San Diego, California - You may have heard about the magnitude 4.4 earthquake centered in the Los Angeles Basin that struck early Monday morning. Seismologists are saying it is the most significant shake in Southern California since 2008 when Chino Hills got a 5.5 jolt. Maybe it got you thinking about what you would do if it – or a much larger quake – had been centered in San Diego County?

The moderate quake should serve as a reminder that we live in a seismically active region. Even when it feels like it’s not moving, the earth’s tectonic plates are always in motion. Most of the time, the earthquakes are too small to feel.

 Beyond just knowing this, San Diegans can do a lot to get ready for a major earthquake. Being prepared can make all the difference for the safety and survival of you and your family in a major disaster.

Learn what to do before, during and after an earthquake, by visiting Download a free template for a family disaster plan and create a home emergency kit.

Being informed is also key in a disaster and the County’s free SD Emergency app is a great resource. While the SD County Emergency App also has preparedness information, its greatest use may be during a disaster when it shows up-to-date open shelters, health warnings and other information. The free app is available from the Apple Store and Google Play.

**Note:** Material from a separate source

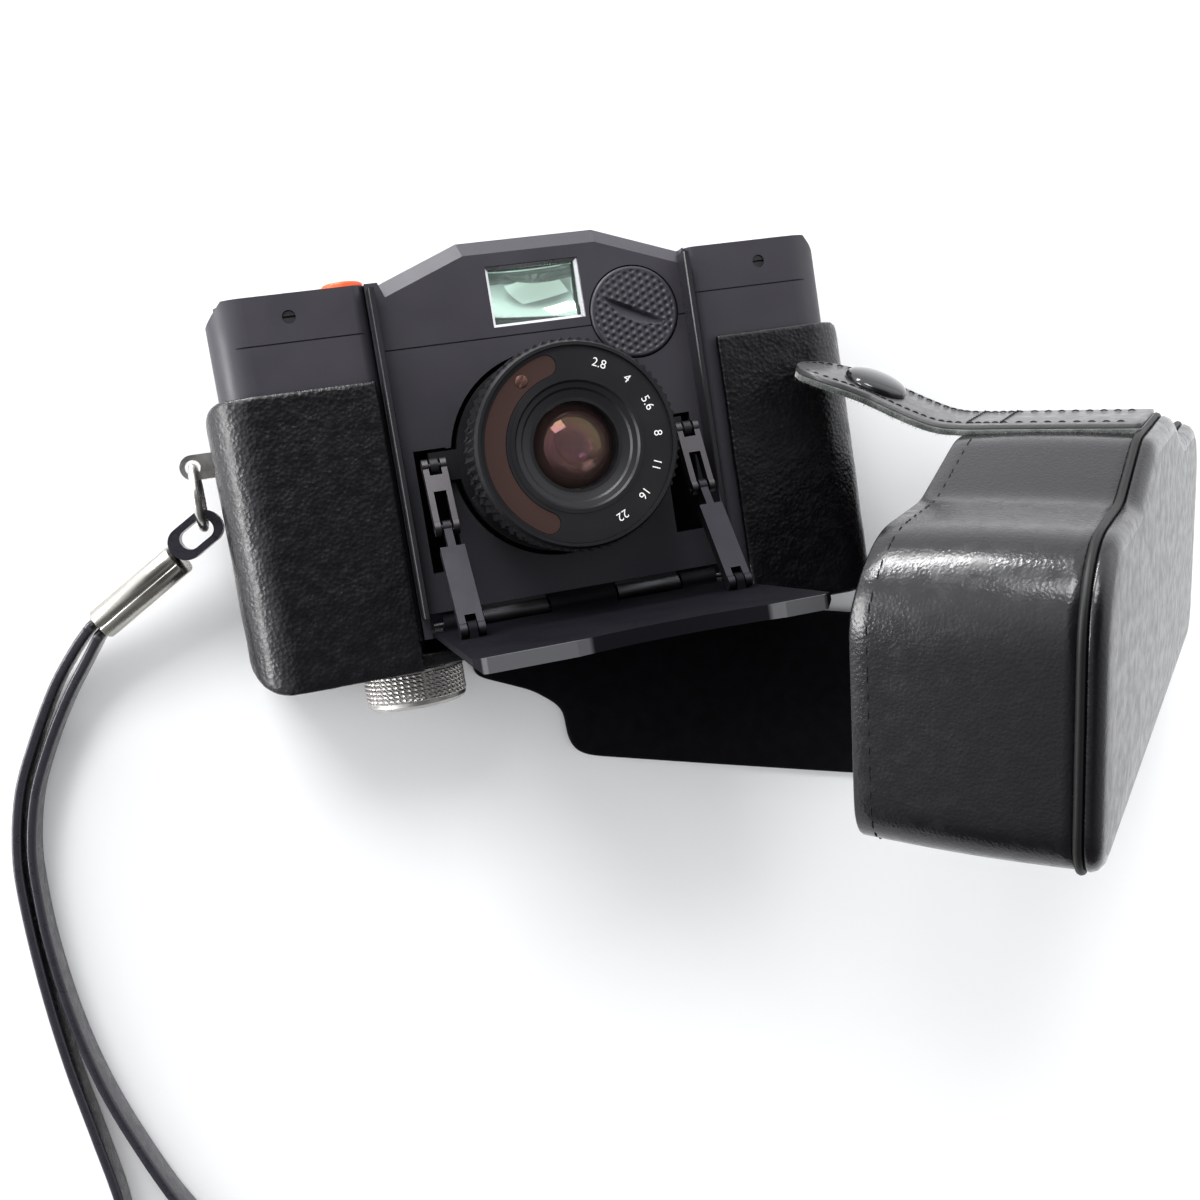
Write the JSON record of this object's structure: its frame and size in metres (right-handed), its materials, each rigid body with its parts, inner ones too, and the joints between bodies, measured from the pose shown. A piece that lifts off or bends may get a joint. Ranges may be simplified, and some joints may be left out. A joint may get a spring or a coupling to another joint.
{
  "type": "folding camera in a leather case",
  "caption": "Compact folding 35 mm camera with its lid down and lens out, lying in an open leather half-case with hood, tongue and wrist strap.",
  "frame": {"origin": "in the table plane, under the middle of the camera body", "axes": "+X to the camera's right as its front is seen, +Y to its top, +Z out along the lens axis, up from the table"},
  "size_m": [0.2109, 0.1893, 0.0997],
  "materials": {
    "body_black": "fine satin texture",
    "inner_black": "flat black",
    "lid_black": "fine satin texture",
    "ring_black": "satin",
    "orange_plastic": "gloss",
    "dark_steel": "blackened",
    "battery_steel": "plain",
    "link_grey": "satin grey",
    "nickel": "nickel plated",
    "clear_glass": "clear",
    "smoked_window": "smoked translucent",
    "coated_glass": "coated",
    "case_leather": "black pebble grain",
    "case_suede": "black, matt suede side",
    "piping_black": "smooth black",
    "strap_leather": "smooth black",
    "snap_black": "gloss black enamel"
  },
  "bodies": {
    "camera": {"front_housing": "body_black", "back_shell": "body_black", "top_cover": "body_black", "inner_chassis": "inner_black", "pressure_plate": "dark_steel", "viewfinder_window": "clear_glass", "viewfinder_lens": "clear_glass", "eyepiece": "inner_black", "accessory_shoe": "dark_steel", "counter_window": "clear_glass", "battery_holder": "inner_black", "battery": "battery_steel", "guide_rails": "body_black", "housing_screws": "dark_steel", "lid_hinge_pin": "dark_steel", "tripod_bush": "nickel", "strap_lug": "nickel", "case_back": "case_suede", "case_flap": "case_suede", "left_grip": "case_leather", "right_grip": "case_leather", "case_bottom": "case_leather", "snap_socket": "nickel"},
    "lid": {"lid": "lid_black"},
    "lens": {"lens_carriage": "body_black", "lens_bezel": "ring_black", "meter_window": "smoked_window", "lens_cone": "inner_black", "front_element": "coated_glass", "inner_elements": "clear_glass", "shutter_blades": "dark_steel"},
    "aperture_ring": {"aperture_ring": "ring_black"},
    "focus_ring": {"focus_ring": "ring_black"},
    "upper_link_left": {"upper_link_left": "link_grey"},
    "upper_link_right": {"upper_link_right": "link_grey"},
    "lower_link_left": {"lower_link_left": "link_grey"},
    "lower_link_right": {"lower_link_right": "link_grey"},
    "battery_cap": {"battery_cap": "body_black"},
    "thumbscrew": {"thumbscrew": "nickel"},
    "shutter_button": {"shutter_button": "orange_plastic"},
    "self_timer_switch": {"self_timer_switch": "body_black"},
    "advance_lever": {"advance_lever": "body_black"},
    "takeup_spool": {"takeup_spool": "inner_black"},
    "rewind_knob": {"rewind_knob": "body_black"},
    "rewind_crank": {"rewind_crank": "dark_steel"},
    "hood": {"hood_gusset": "case_leather", "hood_front": "case_leather", "hood_piping": "piping_black", "tongue_strip": "case_leather"},
    "tongue": {"tongue": "case_suede", "snap_cap": "snap_black"},
    "strap": {"split_ring": "nickel", "strap_loop": "strap_leather", "strap_clamp": "nickel", "wrist_strap": "strap_leather"}
  },
  "joints": [
    {"name": "lid_hinge", "type": "hinge", "parent": "camera", "child": "lid", "pos_m": [0, -0.0286, 0.0273], "axis": [1, 0, 0], "range_deg": [-90, 0]},
    {"name": "lens_slide", "type": "slide", "parent": "camera", "child": "lens", "axis": [0, 0, 1], "range_m": [-0.0206, 0]},
    {"name": "aperture_turn", "type": "hinge", "parent": "lens", "child": "aperture_ring", "pos_m": [-0.0008, -0.0047, 0.034], "axis": [0, 0, 1], "range_deg": [0, 90]},
    {"name": "focus_turn", "type": "hinge", "parent": "lens", "child": "focus_ring", "pos_m": [-0.0008, -0.0047, 0.041], "axis": [0, 0, 1], "range_deg": [0, 130]},
    {"name": "upper_left_pivot", "type": "hinge", "parent": "lens", "child": "upper_link_left", "pos_m": [-0.0203, -0.0042, 0.031], "axis": [1, 0, 0], "range_deg": [0, 19]},
    {"name": "upper_right_pivot", "type": "hinge", "parent": "lens", "child": "upper_link_right", "pos_m": [0.0203, -0.0042, 0.031], "axis": [1, 0, 0], "range_deg": [0, 19]},
    {"name": "lower_left_pivot", "type": "hinge", "parent": "lid", "child": "lower_link_left", "pos_m": [-0.0203, -0.0283, 0.045], "axis": [1, 0, 0], "range_deg": [0, 14]},
    {"name": "lower_right_pivot", "type": "hinge", "parent": "lid", "child": "lower_link_right", "pos_m": [0.0203, -0.0283, 0.045], "axis": [1, 0, 0], "range_deg": [0, 14]},
    {"name": "battery_cap_turn", "type": "hinge", "parent": "camera", "child": "battery_cap", "pos_m": [0.016, 0.0156, 0.025], "axis": [0, 0, 1], "range_deg": [0, 120]},
    {"name": "thumbscrew_turn", "type": "hinge", "parent": "camera", "child": "thumbscrew", "pos_m": [-0.0275, -0.038, 0.0152], "axis": [0, -1, 0], "continuous": true},
    {"name": "shutter_press", "type": "slide", "parent": "camera", "child": "shutter_button", "axis": [0, -1, 0], "range_m": [0, 0.001], "stiffness_N_per_m": 800},
    {"name": "self_timer_slide", "type": "slide", "parent": "camera", "child": "self_timer_switch", "axis": [1, 0, 0], "range_m": [0, 0.002]},
    {"name": "advance", "type": "hinge", "parent": "camera", "child": "advance_lever", "pos_m": [-0.037, 0.0259, 0.01], "axis": [0, 1, 0], "range_deg": [0, 100]},
    {"name": "takeup_turn", "type": "hinge", "parent": "camera", "child": "takeup_spool", "pos_m": [-0.0375, 0, 0.0145], "axis": [0, 1, 0], "range_deg": [0, 100]},
    {"name": "rewind_turn", "type": "hinge", "parent": "camera", "child": "rewind_knob", "pos_m": [0.0375, -0.028, 0.0155], "axis": [0, -1, 0], "continuous": true},
    {"name": "crank_flip", "type": "hinge", "parent": "rewind_knob", "child": "rewind_crank", "pos_m": [0.0375, -0.0295, 0.0201], "axis": [1, 0, 0], "range_deg": [-110, 0]},
    {"name": "hood_swing", "type": "hinge", "parent": "camera", "child": "hood", "pos_m": [0.0934, -0.0314, 0.0055], "axis": [0.0265, 0.9822, 0.1862], "range_deg": [0, 40]},
    {"name": "tongue_bend", "type": "hinge", "parent": "hood", "child": "tongue", "pos_m": [0.0602, -0.0104, 0.0484], "axis": [0.7105, 0.1125, -0.6947], "range_deg": [0, 40]},
    {"name": "strap_swing", "type": "hinge", "parent": "camera", "child": "strap", "pos_m": [-0.056, 0.0018, 0.0136], "axis": [0, 0, 1], "range_deg": [-6, 2]}
  ],
  "couplings": [
    {"joint": "lens_slide", "follows": "lid_hinge", "m_per_rad": 0.013051},
    {"joint": "upper_left_pivot", "follows": "lid_hinge", "ratio": -0.21},
    {"joint": "upper_right_pivot", "follows": "lid_hinge", "ratio": -0.21},
    {"joint": "lower_left_pivot", "follows": "lid_hinge", "ratio": -0.15},
    {"joint": "lower_right_pivot", "follows": "lid_hinge", "ratio": -0.15},
    {"joint": "takeup_turn", "follows": "advance", "ratio": 1}
  ]
}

If a strong earthquake were to occur, the water and gas lines could be compromised and phones and electricity could be out. Roads could be unsafe to use due to damage or debris. At the same time, if there were damaged buildings, emergency officials would be tied up with priority calls.  That’s when you will need to rely on your emergency preparedness stores.

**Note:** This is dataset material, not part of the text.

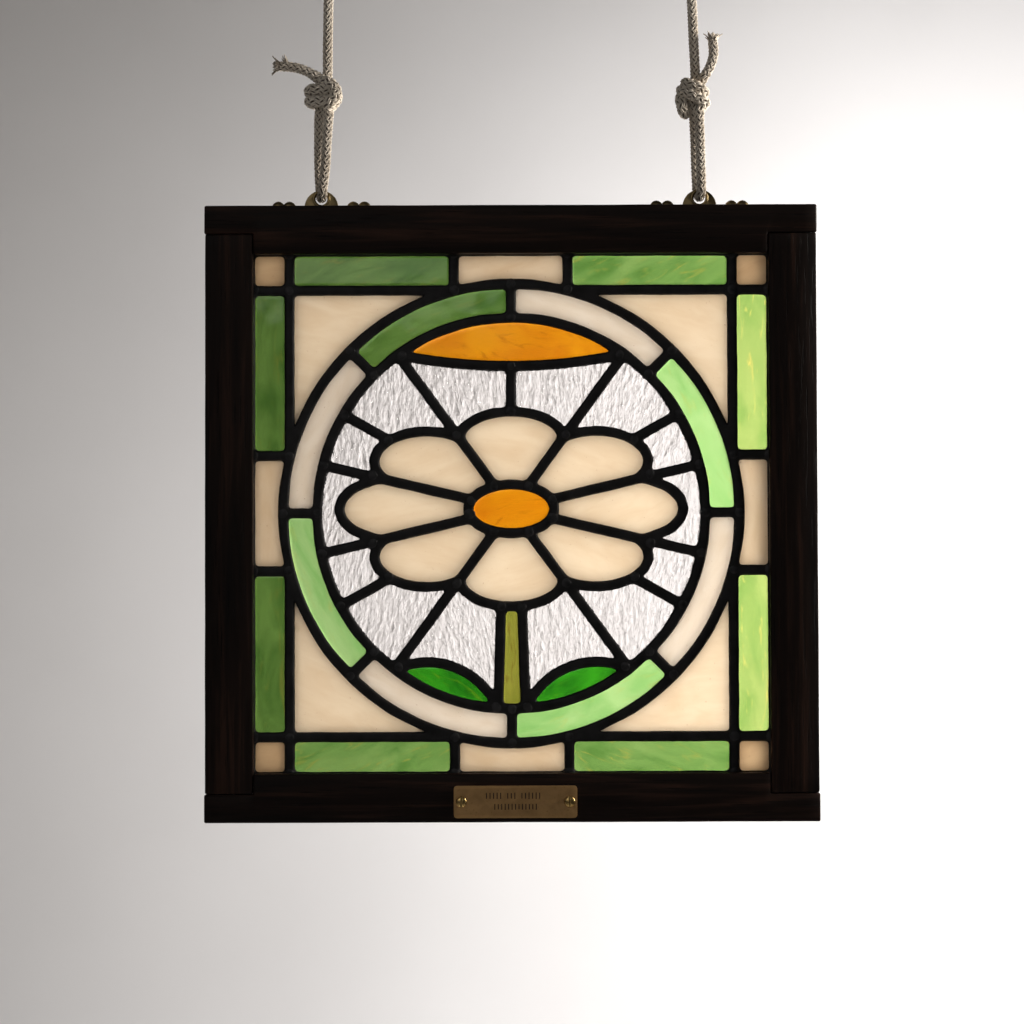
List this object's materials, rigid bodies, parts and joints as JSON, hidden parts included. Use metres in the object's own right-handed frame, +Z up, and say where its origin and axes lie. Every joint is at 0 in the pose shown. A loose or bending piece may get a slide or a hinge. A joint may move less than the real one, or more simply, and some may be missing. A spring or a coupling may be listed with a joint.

Prepare.  Gather items for a home, work and car emergency kit to last three days at minimum. The items should be stored in a ready-to-grab waterproof bag or container, such as a plastic tub. Pre-packaged emergency kits are available at some big box stores or at the American Red Cross, but residents can also put their own kits together by buying items or gathering items from home. Include the following:

  • Water
  • Non-perishable food
  • First aid kit
  • Whistle
  • Radio
  • Flashlight
  • Batteries  

Personalize your kits for your family by considering the dietary needs of infants, pets and other family members. If anyone in your family requires medication, keep an extra week’s supply in your kits. Keep a copy of important documents such as insurance policies, identification, and bank records in case you have to evacuate quickly. You can scan and store them online or on a thumb drive. Do the same with family photographs.

Plan. A disaster could happen while parents are at work and children at school. We cannot count on phone lines because they can quickly get overloaded. So it’s important to have a Family Disaster Plan that includes several meeting places and an out-of-state emergency contact who family members can call or text message. Text messaging is often a more successful way to communicate during a disaster.

Create a complete Family Disaster Plan (PDF) with important phone numbers and information you may need in an emergency. The plan templates are available in English, Spanish, Tagalog, and Vietnamese. If you have a plan, review it, make sure it is still up-to-date, and practice it.

Stay informed. During an emergency, you will want official information. The County of San Diego emergency website is and will be updated with news including road closures and shelters. If you prefer a mobile version, download the County’s free mobile app.

Residents can also sign up to get free emergency alerts by cell phone during a disaster. Register your phone for AlertSanDiego.  

If the power is out, you can use your battery-powered radio to get updates from KOGO 600 AM or XTRA Sports 1360 AM. Residents can call 2-1-1 for emergency updates or services.

The County of San Diego also will also send out information on Twitter via the San Diego County and Ready San Diego accounts.

The family disaster plan includes these tips and more for earthquakes:


  • Check home for potential hazards – things that can topple over and cause injury.
  • Secure televisions, bookshelves and other heavy furniture to the wall.
  • Use special hooks to secure photos and art to walls.
  • Plan and rehearse where you and your family can seek cover in each room of your home.


  • Drop, Cover and Hold On. Get down low to avoid falling, find a sturdy desk or table to seek cover under and hold onto it while covering your head with your other arm.
  • If there are no tables, find an interior wall that is not near any heavy furniture or near glass picture frames, windows or under light fixtures, scoot down and cover your head.
  • If outside, find an open area away from buildings, trees, or overhead utility wires, sit down and cover your head.


  • Check your home for potential hazards.
  • If you smell gas, turn it off at the valve.